When cluster_id is supplied, the result carries a
per-cluster bd-HSIC breakdown:
fit_hier$per_cluster_statistic
#> site1 site2 site3 site4 site5 site6
#> 0.026940010 0.040274145 0.027650642 0.041580679 0.005001357 0.009660079
#> site7 site8
#> 0.015288101 0.017232744Plot the per-cluster contributions to look for a single-site dominant signal vs. a uniformly distributed effect:
graphics::barplot(
fit_hier$per_cluster_statistic,
las = 2L,
col = "#0072B2",
border = NA,
ylab = "weighted bd-HSIC (per site)",
main = "Stratified bd-HSIC contributions"
)A site whose stratified statistic dwarfs the others is a candidate for follow-up investigation – either real site-specific effect modification or a data-quality issue.
To illustrate why the hierarchical scheme matters, here is the null
case: cluster effects exist, but x has no causal effect on
y.
set.seed(202L)
n_sites <- 8L; n_per <- 30L; n <- n_sites * n_per
site <- factor(paste0("s", rep(seq_len(n_sites), each = n_per)))
site_id <- as.integer(site)
site_effect <- stats::rnorm(n_sites, sd = 1.0)[site_id]

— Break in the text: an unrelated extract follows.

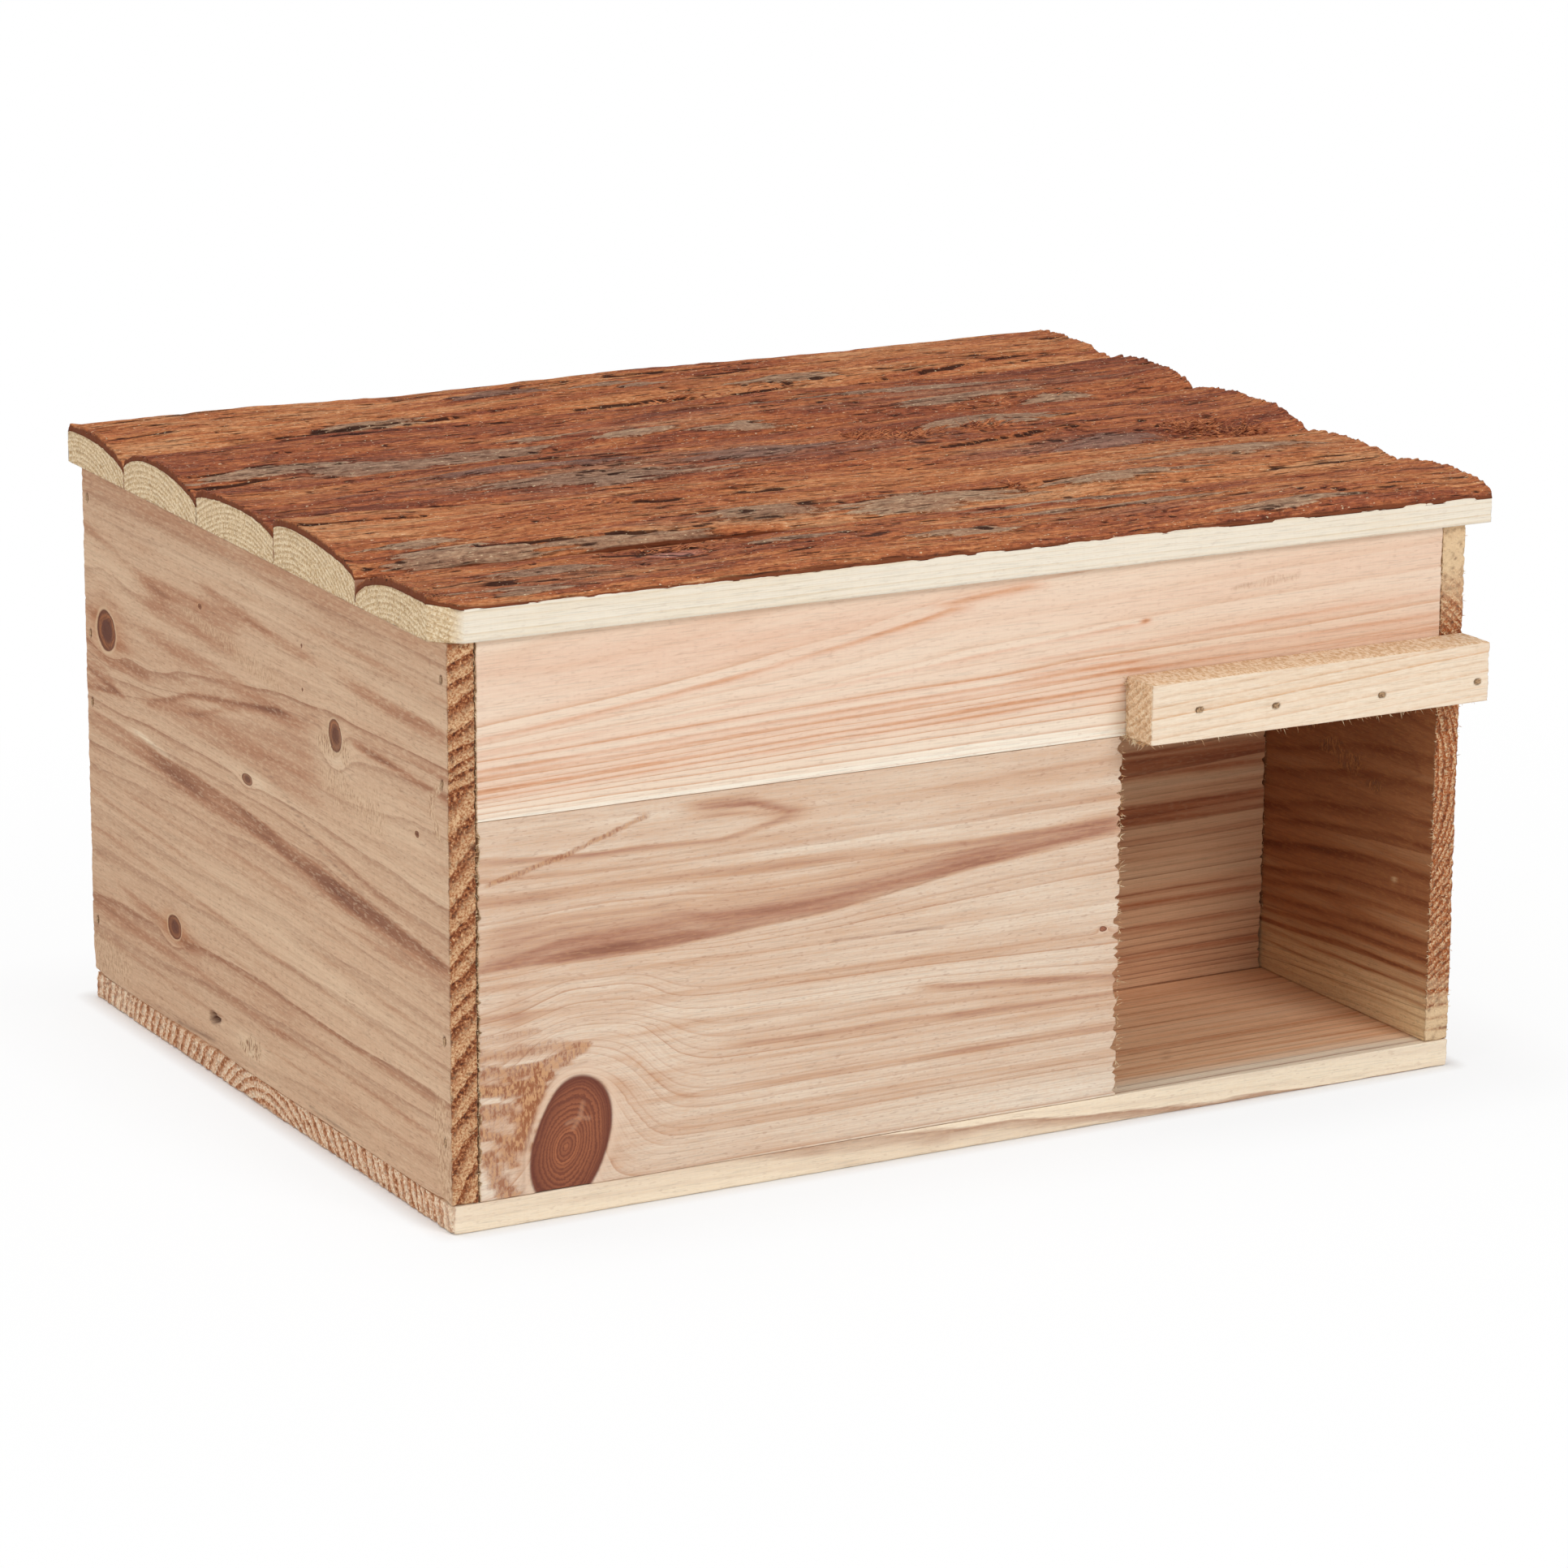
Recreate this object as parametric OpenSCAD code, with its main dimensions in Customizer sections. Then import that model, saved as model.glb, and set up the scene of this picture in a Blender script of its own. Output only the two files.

z <- cbind(stats::rnorm(n), stats::rnorm(n))
x <- 0.4 * z[, 1L] + 0.3 * site_effect + stats::rnorm(n)
y <- 0.5 * z[, 2L] + site_effect + stats::rnorm(n, sd = 0.5) # no x
fit_null <- bd_hsic_test(
x, y, z,
cluster_id = site,
n_permutations = 199L,
seed = 202L
)
fit_null$p_value
#> [1] 0.925Under the null, the hierarchical scheme should not reject
(p > 0.05); the naive scheme on the same data is more
likely to.
| Scenario | Scheme |
|---|---|
| Truly i.i.d. observations, no design clustering | permutation = "auto", no cluster_id |
| Multi-site / multi-season ag design | cluster_id = site (default within-cluster) |
| Within-cluster independence is plausible and you want maximum power | permutation = "naive" (rare in practice) |
>= 2 test observations per cluster (test split =
1 - split_ratio of n). Smaller clusters are
reported as NA in per_cluster_statistic and
contribute the identity permutation.